Hello, I’m having trouble initializing a module that contains parameters with registered parametrization.
My understanding:
The initialization functions in torch.nn.init
modify the tensors in place. When using parametrization the attribute becomes a property and the tensor returned by the getter method is the output of the parametrization’s forward
call: modifying this tensor in place doesn’t modify the original tensor values and doesn’t trigger the call to right_inverse
.
A trivial examples with a ReLU parametrization applied to the weight of a Linear layer:
import torch
import torch.nn as nn
import torch.nn.utils.parametrize as parametrize
class ReLUParametrization(torch.nn.Module):
def forward(self, x: torch.Tensor):
return torch.nn.functional.relu(x)
def right_inverse(self, x: torch.Tensor):
return torch.clamp(x, 0)
class MyModule(torch.nn.Linear):
def __init__(self, in_features: int, out_features: int) -> None:
super().__init__(in_features, out_features, bias=False, device=None, dtype=None)
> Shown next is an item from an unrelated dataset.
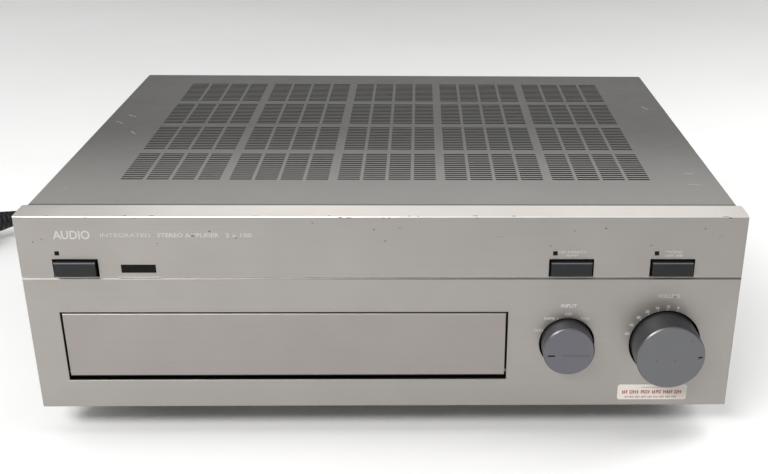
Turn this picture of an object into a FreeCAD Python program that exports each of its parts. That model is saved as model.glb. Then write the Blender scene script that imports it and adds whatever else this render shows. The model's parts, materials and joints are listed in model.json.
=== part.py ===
import FreeCAD, Part
import math
import os

import Sketcher

Vector = FreeCAD.Vector

# Integrated stereo amplifier.  Millimetres.  +Z is up and the floor is z = 0.
# +Y runs from the front to the rear, and x = 0 is the middle of the fascia.
# The origin is on the floor, halfway from the volume knob's face to the strain relief's tip.

# places nearer than this count as the same place
TOUCHING = 1e-4

doc = FreeCAD.newDocument("amplifier")
sheet = doc.addObject("Spreadsheet::Sheet", "dims")


# ---------------------------------------------------------------- driving dimensions

class Size:
    """A length from the sheet, or a sum or product of such lengths."""

    def __init__(self, value, text):
        self.value = float(value)
        self.text = text

    def __add__(self, other):
        return Size(self.value + plain(other), "(%s + %s)" % (self.text, written(other)))

    def __sub__(self, other):
        return Size(self.value - plain(other), "(%s - %s)" % (self.text, written(other)))

    def __mul__(self, other):
        return Size(self.value * plain(other), "(%s * %s)" % (self.text, written(other)))

    def __truediv__(self, other):
        return Size(self.value / plain(other), "(%s / %s)" % (self.text, written(other)))

    def __radd__(self, other):
        return Size(plain(other), written(other)) + self

    def __rsub__(self, other):
        return Size(plain(other), written(other)) - self

    def __rmul__(self, other):
        return self * other

    def __neg__(self):
        return self * -1


def plain(length):
    return length.value if isinstance(length, Size) else float(length)


def written(length):
    return length.text if isinstance(length, Size) else "(%r)" % float(length)


def fixed(length):
    """A length that nothing else follows."""
    return Size(length, repr(float(length)))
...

torch.nn.utils.parametrize.register_parametrization(self, "weight", ReLUParametrization())
def initialize(module: torch.nn.Module):
if isinstance(module, MyModule):
torch.nn.init.uniform_(module.weight, 0, 1)
if __name__ == "__main__":
my_module = MyModule(3, 1)
print(my_module.weight)
my_module.apply(initialize)
print(my_module.weight)
# tensor([[0.2571, 0.0000, 0.3429]], grad_fn=<ReluBackward0>)
# tensor([[0.2571, 0.0000, 0.3429]], grad_fn=<ReluBackward0>)
Could you please explain the recommended way to initialize parameters with registered parametrization ?